Last summer’s death is the prime example of this rhetorical dishonesty. While occurring at a Greek event, the death was not a result of “hazing” or any practice unique to the Greek system (although it was certainly avoidable and those responsible deserve to be held accountable). Rather, it was produced by the same disorder and irresponsibility that good Greek houses strive to prevent. Indeed, in deconstructing Greek life, its opponents would eliminate the chain of authority and responsibility that works to promote safety, offering no viable system to replace it. 

More fundamentally, however, the quest to eliminate any risk or danger from the Dartmouth experience is not only hopeless, but horribly destructive to the school community and its members. The opponents of Greek life argue that it facilitates dangerous activities and reckless behavior, apparently arguing that its members are simply incapable of either exercising judgement in choosing to participate in the system or in the choices they make when within it. When they say they want to control Greek life, they really mean that they want to restrict our ability to freely associate as well as to determine our own actions. Inherently, in seeking to prevent us from endangering ourselves, these petty tyrants would restrict our capacity for free choice. While yes, if we are unable to make risky choices we may be safer, but we will at the same time have lost out on the basic objective of the college experience, that being to develop into adults capable of existing as free-thinking and free-acting human beings.

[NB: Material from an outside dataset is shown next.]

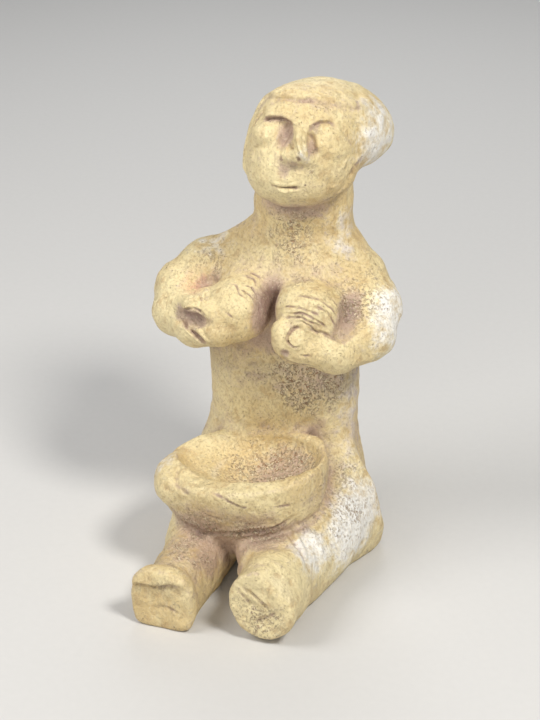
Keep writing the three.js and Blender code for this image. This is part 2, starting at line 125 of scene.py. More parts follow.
def tower(points, stops, power=2.0, cap=4.0, axis=2):
    # A body along one axis through stops (place, centre, centre, half size, half size), with
    # smooth cubic curves between them, round at power 2 and squarer above it.
    stops = np.array(stops, float)
    places, columns = stops[:, 0], stops[:, 1:]
    slopes = np.gradient(columns, places, axis=0)
    first, second = [i for i in range(3) if i != axis]
    at = points[axis]
    span = np.clip(np.searchsorted(places, at) - 1, 0, len(places) - 2)
    length = places[span + 1] - places[span]
    s = np.clip((at - places[span]) / length, 0, 1)
    centreA, centreB, halfA, halfB = [
        cubic(s, columns[span, c], columns[span + 1, c], slopes[span, c], slopes[span + 1, c], length)
        for c in range(4)
    ]
    a = np.abs(points[first] - centreA) / halfA
    b = np.abs(points[second] - centreB) / halfB
    side = ((a ** power + b ** power) ** (1 / power) - 1) * np.minimum(halfA, halfB)
    end = np.maximum(places[0] - at, at - places[-1])
    return carve(side, -end, cap)


# The body's own forms, one value set per part. The last number of a join or a carve is how
# wide the two blend.

trunk = {
    "seatHalfWidth": 31.0, "seatHalfDepth": 18.5,
    "waistHalfWidth": 24.5, "waistHalfDepth": 14.5,
    "shoulderHeight": 87.0, "neckHalfWidth": 15.4, "neckHalfDepth": 12.5,
}


def trunkForm(p):
    # a squarish tower from seat to shoulders, a round one for the neck, a bar per shoulder
    seatWide, seatDeep = trunk["seatHalfWidth"], trunk["seatHalfDepth"]
    waistWide, waistDeep = trunk["waistHalfWidth"], trunk["waistHalfDepth"]
    neckWide, neckDeep = trunk["neckHalfWidth"], trunk["neckHalfDepth"]
    high = trunk["shoulderHeight"]
    body = tower(p, [
        (-8, -0.5, 5, seatWide - 2, seatDeep - 2),
        (2, -0.5, 5, seatWide, seatDeep),
        (8, -0.5, 5, seatWide, seatDeep),
        (20, -1.9, 7.5, seatWide - 3.6, 18),
        (36, -2.8, 9, waistWide + 0.1, waistDeep + 0.5),
        (56, -2.8, 9, waistWide, waistDeep),
        (74, -2.8, 10, waistWide + 0.5, waistDeep - 1),
        (high + 1, -1.5, 12, 24, 12.5),
        (high + 13, 1, 14, 17, 11),
    ], power=2.3, cap=6)
    neck = tower(p, [
        (high - 3, 1, 14, 19, 12),
        (high + 8, 1.3, 14, neckWide + 1, 12),
        (high + 17, 1.6, 14, neckWide, neckDeep),
        (high + 27, 2, 13, neckWide, neckDeep + 1),
        (high + 39, 3, 12, neckWide - 1.4, neckDeep),
    ], cap=6)
    rightShoulder = limb(p, [(-13, 12, high + 6, 8.5), (-28, 9, high - 0.5, 9)])
    leftShoulder = limb(p, [(12, 12, high + 6, 8), (20, 11, high + 0.5, 9.2)])
    body = join(join(body, neck, 8), rightShoulder, 6)
    return join(body, leftShoulder, 7)


head = {
    "centre": (4.5, 3, 133), "yaw": 10, "pitch": -17, "roll": 7,
    "faceSize": (16.2, 13.3, 17), "socketSize": (5.8, 2.4, 4), "cheekSize": (6.2, 4.5, 4.4),
    # centre and radii, in the head's own axes
    "jaw": ((-2.4, -1.5, -7.4), (12.1, 11.4, 9.7)),
    "crown": ((5.4, 8, 7.6), (17, 15, 12.8)),
    "bun": ((5, 17.3, 7.1), (18.8, 12, 11)), "bunYaw": -4, "bunPitch": 8,
    "browHeight": 15.2, "browFall": 0.006, "templeDepth": -4, "napeHeight": -9,
    "hairThickness": 0.8, "noseRoot": 8.6, "noseTip": -0.2, "mouthHalfWidth": 4.6,
}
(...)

This restriction of risk is not new. Indeed, the story of post-WWII American society can be told in terms of attempts to eliminate all potential for danger from the lives of its members. And yet, in attempting to sanitize every aspect of human existence, the champions of boredom and mediocrity have only created generations successively lacking, to a greater and greater extent, any purpose or meaning. We see this in increasing rates of self-reported alienation or isolation. While claiming to promote inclusion and acceptance, champions of a placid America have only prevented people from forming coherent identities through the process of trial and error that is a necessary part of becoming an adult. Greek houses are, at their core, places where teenagers develop into true adults as part of a community forged by shared experience and camaraderie. The enemies of Greek life are thus yet more enemies of healthy society. 

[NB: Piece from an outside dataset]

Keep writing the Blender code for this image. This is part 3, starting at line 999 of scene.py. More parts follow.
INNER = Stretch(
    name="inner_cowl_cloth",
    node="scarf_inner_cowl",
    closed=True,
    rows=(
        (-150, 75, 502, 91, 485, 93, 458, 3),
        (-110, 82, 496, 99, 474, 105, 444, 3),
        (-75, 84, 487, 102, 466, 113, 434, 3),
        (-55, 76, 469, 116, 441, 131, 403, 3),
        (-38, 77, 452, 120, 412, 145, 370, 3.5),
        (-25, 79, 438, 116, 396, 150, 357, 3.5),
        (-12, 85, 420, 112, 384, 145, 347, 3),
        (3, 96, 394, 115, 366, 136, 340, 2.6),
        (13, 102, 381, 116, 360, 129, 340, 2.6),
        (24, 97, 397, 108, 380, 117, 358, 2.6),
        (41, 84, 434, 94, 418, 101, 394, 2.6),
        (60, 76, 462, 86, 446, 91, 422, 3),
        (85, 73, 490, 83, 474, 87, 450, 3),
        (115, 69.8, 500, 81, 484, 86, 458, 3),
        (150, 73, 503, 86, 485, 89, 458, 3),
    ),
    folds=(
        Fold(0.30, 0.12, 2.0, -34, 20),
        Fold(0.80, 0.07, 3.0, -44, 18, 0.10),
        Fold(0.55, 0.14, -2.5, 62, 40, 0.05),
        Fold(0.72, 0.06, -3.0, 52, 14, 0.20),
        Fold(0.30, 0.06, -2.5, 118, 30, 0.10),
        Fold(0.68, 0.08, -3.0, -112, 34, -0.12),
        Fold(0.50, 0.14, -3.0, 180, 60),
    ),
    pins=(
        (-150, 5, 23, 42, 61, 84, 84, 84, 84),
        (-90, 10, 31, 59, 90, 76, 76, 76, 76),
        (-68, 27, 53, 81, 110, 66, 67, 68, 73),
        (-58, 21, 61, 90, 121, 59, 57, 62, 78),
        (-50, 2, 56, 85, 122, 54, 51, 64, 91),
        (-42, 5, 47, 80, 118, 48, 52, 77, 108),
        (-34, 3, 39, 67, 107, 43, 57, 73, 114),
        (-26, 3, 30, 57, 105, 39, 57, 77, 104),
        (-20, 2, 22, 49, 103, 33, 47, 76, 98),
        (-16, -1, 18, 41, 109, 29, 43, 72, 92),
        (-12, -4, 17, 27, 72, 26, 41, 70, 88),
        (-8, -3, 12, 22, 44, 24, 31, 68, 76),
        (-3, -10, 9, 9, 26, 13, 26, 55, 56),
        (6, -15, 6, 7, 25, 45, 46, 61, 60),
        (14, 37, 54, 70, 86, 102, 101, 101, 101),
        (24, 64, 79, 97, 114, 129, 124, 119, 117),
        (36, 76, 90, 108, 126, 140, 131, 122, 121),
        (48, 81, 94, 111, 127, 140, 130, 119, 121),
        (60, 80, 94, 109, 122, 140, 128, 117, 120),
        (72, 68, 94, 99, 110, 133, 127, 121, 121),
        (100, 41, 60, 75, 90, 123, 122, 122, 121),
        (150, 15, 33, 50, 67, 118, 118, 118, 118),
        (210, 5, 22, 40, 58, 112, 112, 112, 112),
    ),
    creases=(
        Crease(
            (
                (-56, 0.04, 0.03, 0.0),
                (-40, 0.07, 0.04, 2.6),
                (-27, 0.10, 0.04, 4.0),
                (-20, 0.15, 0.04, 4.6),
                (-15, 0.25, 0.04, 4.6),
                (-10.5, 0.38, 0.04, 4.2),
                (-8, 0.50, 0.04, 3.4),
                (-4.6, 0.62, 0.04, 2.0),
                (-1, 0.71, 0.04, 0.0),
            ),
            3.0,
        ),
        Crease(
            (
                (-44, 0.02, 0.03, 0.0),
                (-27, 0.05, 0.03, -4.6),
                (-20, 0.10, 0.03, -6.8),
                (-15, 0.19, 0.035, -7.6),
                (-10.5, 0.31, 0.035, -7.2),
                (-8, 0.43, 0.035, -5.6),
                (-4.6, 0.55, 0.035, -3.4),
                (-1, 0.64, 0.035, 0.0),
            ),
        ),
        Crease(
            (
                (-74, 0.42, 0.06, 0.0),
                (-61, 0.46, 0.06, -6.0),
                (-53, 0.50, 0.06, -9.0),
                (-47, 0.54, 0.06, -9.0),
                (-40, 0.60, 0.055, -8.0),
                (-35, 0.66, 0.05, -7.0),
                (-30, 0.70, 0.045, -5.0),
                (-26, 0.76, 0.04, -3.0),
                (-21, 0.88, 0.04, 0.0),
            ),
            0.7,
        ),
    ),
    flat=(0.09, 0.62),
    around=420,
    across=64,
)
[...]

To those who tirelessly berate our traditions, we ask: Why, if you hate this place so much, did you choose to enroll here? If for some reason your perception of the school has changed since matriculating, what is keeping you here? We understand that Dartmouth and Greek life in general are not for everyone, and it is entirely within your prerogative to distance yourself from both. Yet, there are those who love them! We do and so do many others. It is unequivocally out of line to intentionally misrepresent the College in front of prospective students. Dartmouth is not unsafe; neither is its fraternity system. Painting fake blood on the sidewalk reveals more about your misguided rage than it does about the Dartmouth experience.

Won Jang’s death was a tragedy, and we must not – and cannot – normalize it. But those who profit from the publicity of his death tackle the wrong problem for personal political reasons. We ought to champion fraternities and sororities as safe places for college students to explore their youthful fearlessness. Without them and their risk management protocols, this campus would be less safe. The Greek leaders we know at Dartmouth cultivate strong brother and sisterhoods; attacking them fails to solve the current problem and engenders a list of entirely new ones.